»»

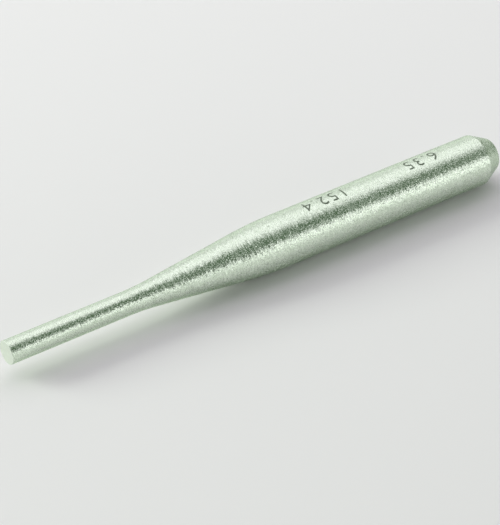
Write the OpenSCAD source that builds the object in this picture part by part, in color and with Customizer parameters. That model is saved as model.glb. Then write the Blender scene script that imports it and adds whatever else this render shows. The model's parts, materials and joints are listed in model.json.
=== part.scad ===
// Pin punch: one bar of metal, with a straight pin at one end and a tapered head at the other.
// It lies along X, with the tip face at the origin and the head towards +X.

/* [Pin] */
// Diameter of the straight pin that drives out another pin
pin_d = 6.35; // [4:0.05:8]
// Length of the pin, from its tip to the corner where the flare would start without its blend
pin_l = 38; // [25:0.5:50]
// Rounding of the edge round the tip face
tip_edge_r = 0.15; // [0.05:0.05:0.5]

/* [Flare] */
// Length of the flare from pin to shank, corner to corner
flare_l = 37; // [30:0.5:45]
// Radius of the hollow blend where the pin runs out into the flare
root_r = 78; // [20:1:110]
// Radius of the full blend where the flare runs out into the shank
shoulder_r = 118; // [20:1:150]

/* [Shank] */
// Diameter of the round shank that the hand holds
shank_d = 14.3; // [12:0.1:18]
// Length of the whole punch, from tip face to striking face
punch_l = 152.4; // [130:0.1:200]

/* [Head] */
// Length of the crown, the short taper under the striking face
crown_l = 5.2; // [2:0.1:10]
// Diameter of the striking face, measured to the crown's sharp corner
face_d = 9.1; // [6:0.1:11]
// Rounding of the edge where the shank turns into the crown
crown_edge_r = 0.8; // [0.1:0.1:2]
// Rounding of the edge round the striking face
face_edge_r = 0.4; // [0.1:0.05:1]

/* [Hidden] */

metal_colour = "#bfcbbc";

pin_r = pin_d / 2;
shank_r = shank_d / 2;
face_r = face_d / 2;

// Flats that make up a long blend, a rounded edge and one full turn
blend_flats = 16;
edge_flats = 5;
turn_flats = 120;

// Where the flare's two corners and the crown's corner lie along the punch
root_at = pin_l;
shoulder_at = pin_l + flare_l;
crown_at = punch_l - crown_l;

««

TASK REQUIREMENTS
Restate the whole listing exactly, leaving out nothing.

PROBLEM SOLUTION
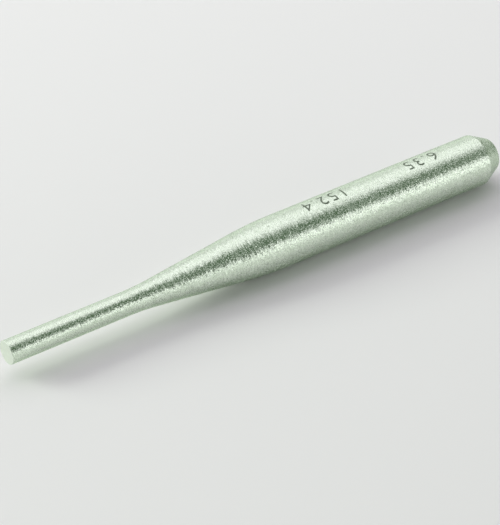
Write the OpenSCAD source that builds the object in this picture part by part, in color and with Customizer parameters. That model is saved as model.glb. Then write the Blender scene script that imports it and adds whatever else this render shows. The model's parts, materials and joints are listed in model.json.
=== part.scad ===
// Pin punch: one bar of metal, with a straight pin at one end and a tapered head at the other.
// It lies along X, with the tip face at the origin and the head towards +X.

/* [Pin] */
// Diameter of the straight pin that drives out another pin
pin_d = 6.35; // [4:0.05:8]
// Length of the pin, from its tip to the corner where the flare would start without its blend
pin_l = 38; // [25:0.5:50]
// Rounding of the edge round the tip face
tip_edge_r = 0.15; // [0.05:0.05:0.5]

/* [Flare] */
// Length of the flare from pin to shank, corner to corner
flare_l = 37; // [30:0.5:45]
// Radius of the hollow blend where the pin runs out into the flare
root_r = 78; // [20:1:110]
// Radius of the full blend where the flare runs out into the shank
shoulder_r = 118; // [20:1:150]

/* [Shank] */
// Diameter of the round shank that the hand holds
shank_d = 14.3; // [12:0.1:18]
// Length of the whole punch, from tip face to striking face
punch_l = 152.4; // [130:0.1:200]

/* [Head] */
// Length of the crown, the short taper under the striking face
crown_l = 5.2; // [2:0.1:10]
// Diameter of the striking face, measured to the crown's sharp corner
face_d = 9.1; // [6:0.1:11]
// Rounding of the edge where the shank turns into the crown
crown_edge_r = 0.8; // [0.1:0.1:2]
// Rounding of the edge round the striking face
face_edge_r = 0.4; // [0.1:0.05:1]

/* [Hidden] */

metal_colour = "#bfcbbc";

pin_r = pin_d / 2;
shank_r = shank_d / 2;
face_r = face_d / 2;

// Flats that make up a long blend, a rounded edge and one full turn
blend_flats = 16;
edge_flats = 5;
turn_flats = 120;

// Where the flare's two corners and the crown's corner lie along the punch
root_at = pin_l;
shoulder_at = pin_l + flare_l;
crown_at = punch_l - crown_l;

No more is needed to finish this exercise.